**Supplied information**
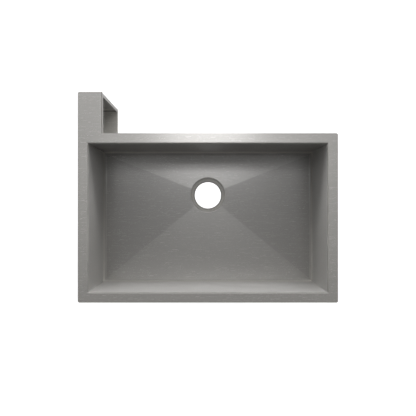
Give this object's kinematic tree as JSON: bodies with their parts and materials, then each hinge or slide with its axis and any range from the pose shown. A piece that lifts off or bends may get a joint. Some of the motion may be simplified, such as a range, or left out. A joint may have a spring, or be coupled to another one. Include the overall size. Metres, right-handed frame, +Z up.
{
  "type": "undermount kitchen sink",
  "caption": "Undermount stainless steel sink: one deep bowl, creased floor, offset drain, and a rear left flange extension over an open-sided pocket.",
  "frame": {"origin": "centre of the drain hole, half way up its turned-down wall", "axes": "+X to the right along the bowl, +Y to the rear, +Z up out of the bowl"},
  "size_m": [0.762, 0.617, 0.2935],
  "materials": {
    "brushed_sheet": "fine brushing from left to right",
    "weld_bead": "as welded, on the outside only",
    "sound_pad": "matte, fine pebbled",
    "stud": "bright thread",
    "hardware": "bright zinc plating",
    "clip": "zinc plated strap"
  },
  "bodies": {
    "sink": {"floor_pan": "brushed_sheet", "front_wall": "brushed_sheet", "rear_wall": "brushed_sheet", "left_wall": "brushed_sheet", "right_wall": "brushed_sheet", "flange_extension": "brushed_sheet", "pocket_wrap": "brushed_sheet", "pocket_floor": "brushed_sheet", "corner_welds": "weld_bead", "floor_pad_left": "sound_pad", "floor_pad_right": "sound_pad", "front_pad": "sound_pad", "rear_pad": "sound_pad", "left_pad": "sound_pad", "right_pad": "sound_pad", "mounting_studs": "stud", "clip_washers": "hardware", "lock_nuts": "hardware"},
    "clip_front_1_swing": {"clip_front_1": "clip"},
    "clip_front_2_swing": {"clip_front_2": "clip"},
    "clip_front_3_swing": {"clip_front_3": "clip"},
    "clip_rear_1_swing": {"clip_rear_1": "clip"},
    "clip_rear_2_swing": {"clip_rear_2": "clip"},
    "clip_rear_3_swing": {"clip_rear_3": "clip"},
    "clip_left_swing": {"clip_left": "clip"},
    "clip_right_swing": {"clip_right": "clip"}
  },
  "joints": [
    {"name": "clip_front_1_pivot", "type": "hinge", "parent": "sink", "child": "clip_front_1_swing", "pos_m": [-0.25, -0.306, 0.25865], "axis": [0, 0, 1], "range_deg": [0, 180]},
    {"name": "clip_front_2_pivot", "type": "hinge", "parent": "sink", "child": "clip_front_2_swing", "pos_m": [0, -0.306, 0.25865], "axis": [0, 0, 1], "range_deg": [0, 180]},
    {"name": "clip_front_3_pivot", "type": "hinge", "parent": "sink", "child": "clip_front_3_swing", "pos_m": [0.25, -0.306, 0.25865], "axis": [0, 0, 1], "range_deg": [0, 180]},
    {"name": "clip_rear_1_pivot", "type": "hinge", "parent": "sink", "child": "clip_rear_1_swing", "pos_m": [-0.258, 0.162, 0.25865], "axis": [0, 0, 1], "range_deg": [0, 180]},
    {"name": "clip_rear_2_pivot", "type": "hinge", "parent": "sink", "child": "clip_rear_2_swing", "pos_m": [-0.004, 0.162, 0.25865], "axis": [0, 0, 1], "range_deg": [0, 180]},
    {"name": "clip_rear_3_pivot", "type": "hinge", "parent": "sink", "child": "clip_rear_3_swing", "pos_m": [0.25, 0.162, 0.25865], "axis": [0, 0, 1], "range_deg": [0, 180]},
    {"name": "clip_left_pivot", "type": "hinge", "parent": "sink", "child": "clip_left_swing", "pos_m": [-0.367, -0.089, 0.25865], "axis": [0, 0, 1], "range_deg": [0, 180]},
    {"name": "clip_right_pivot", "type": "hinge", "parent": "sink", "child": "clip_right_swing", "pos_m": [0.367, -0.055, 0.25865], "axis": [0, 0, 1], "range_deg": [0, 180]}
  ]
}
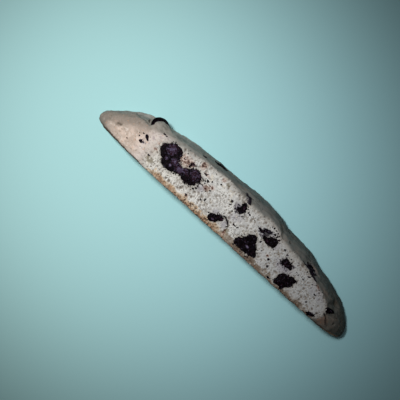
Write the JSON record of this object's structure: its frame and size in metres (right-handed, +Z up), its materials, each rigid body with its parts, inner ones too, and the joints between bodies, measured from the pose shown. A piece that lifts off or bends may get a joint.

**To be done**
Please quote the records above exactly, without skipping a line.

**Complete output**
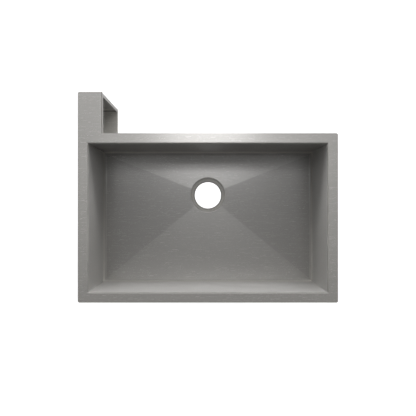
Give this object's kinematic tree as JSON: bodies with their parts and materials, then each hinge or slide with its axis and any range from the pose shown. A piece that lifts off or bends may get a joint. Some of the motion may be simplified, such as a range, or left out. A joint may have a spring, or be coupled to another one. Include the overall size. Metres, right-handed frame, +Z up.
{
  "type": "undermount kitchen sink",
  "caption": "Undermount stainless steel sink: one deep bowl, creased floor, offset drain, and a rear left flange extension over an open-sided pocket.",
  "frame": {"origin": "centre of the drain hole, half way up its turned-down wall", "axes": "+X to the right along the bowl, +Y to the rear, +Z up out of the bowl"},
  "size_m": [0.762, 0.617, 0.2935],
  "materials": {
    "brushed_sheet": "fine brushing from left to right",
    "weld_bead": "as welded, on the outside only",
    "sound_pad": "matte, fine pebbled",
    "stud": "bright thread",
    "hardware": "bright zinc plating",
    "clip": "zinc plated strap"
  },
  "bodies": {
    "sink": {"floor_pan": "brushed_sheet", "front_wall": "brushed_sheet", "rear_wall": "brushed_sheet", "left_wall": "brushed_sheet", "right_wall": "brushed_sheet", "flange_extension": "brushed_sheet", "pocket_wrap": "brushed_sheet", "pocket_floor": "brushed_sheet", "corner_welds": "weld_bead", "floor_pad_left": "sound_pad", "floor_pad_right": "sound_pad", "front_pad": "sound_pad", "rear_pad": "sound_pad", "left_pad": "sound_pad", "right_pad": "sound_pad", "mounting_studs": "stud", "clip_washers": "hardware", "lock_nuts": "hardware"},
    "clip_front_1_swing": {"clip_front_1": "clip"},
    "clip_front_2_swing": {"clip_front_2": "clip"},
    "clip_front_3_swing": {"clip_front_3": "clip"},
    "clip_rear_1_swing": {"clip_rear_1": "clip"},
    "clip_rear_2_swing": {"clip_rear_2": "clip"},
    "clip_rear_3_swing": {"clip_rear_3": "clip"},
    "clip_left_swing": {"clip_left": "clip"},
    "clip_right_swing": {"clip_right": "clip"}
  },
  "joints": [
    {"name": "clip_front_1_pivot", "type": "hinge", "parent": "sink", "child": "clip_front_1_swing", "pos_m": [-0.25, -0.306, 0.25865], "axis": [0, 0, 1], "range_deg": [0, 180]},
    {"name": "clip_front_2_pivot", "type": "hinge", "parent": "sink", "child": "clip_front_2_swing", "pos_m": [0, -0.306, 0.25865], "axis": [0, 0, 1], "range_deg": [0, 180]},
    {"name": "clip_front_3_pivot", "type": "hinge", "parent": "sink", "child": "clip_front_3_swing", "pos_m": [0.25, -0.306, 0.25865], "axis": [0, 0, 1], "range_deg": [0, 180]},
    {"name": "clip_rear_1_pivot", "type": "hinge", "parent": "sink", "child": "clip_rear_1_swing", "pos_m": [-0.258, 0.162, 0.25865], "axis": [0, 0, 1], "range_deg": [0, 180]},
    {"name": "clip_rear_2_pivot", "type": "hinge", "parent": "sink", "child": "clip_rear_2_swing", "pos_m": [-0.004, 0.162, 0.25865], "axis": [0, 0, 1], "range_deg": [0, 180]},
    {"name": "clip_rear_3_pivot", "type": "hinge", "parent": "sink", "child": "clip_rear_3_swing", "pos_m": [0.25, 0.162, 0.25865], "axis": [0, 0, 1], "range_deg": [0, 180]},
    {"name": "clip_left_pivot", "type": "hinge", "parent": "sink", "child": "clip_left_swing", "pos_m": [-0.367, -0.089, 0.25865], "axis": [0, 0, 1], "range_deg": [0, 180]},
    {"name": "clip_right_pivot", "type": "hinge", "parent": "sink", "child": "clip_right_swing", "pos_m": [0.367, -0.055, 0.25865], "axis": [0, 0, 1], "range_deg": [0, 180]}
  ]
}
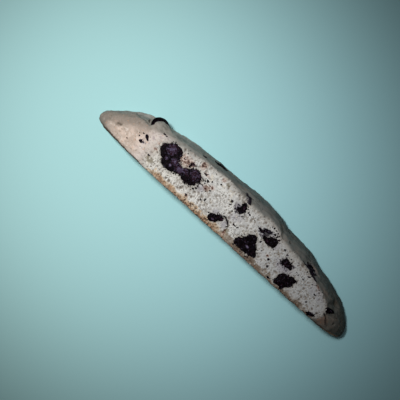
Write the JSON record of this object's structure: its frame and size in metres (right-handed, +Z up), its materials, each rigid body with its parts, inner ones too, and the joints between bodies, measured from the pose shown. A piece that lifts off or bends may get a joint.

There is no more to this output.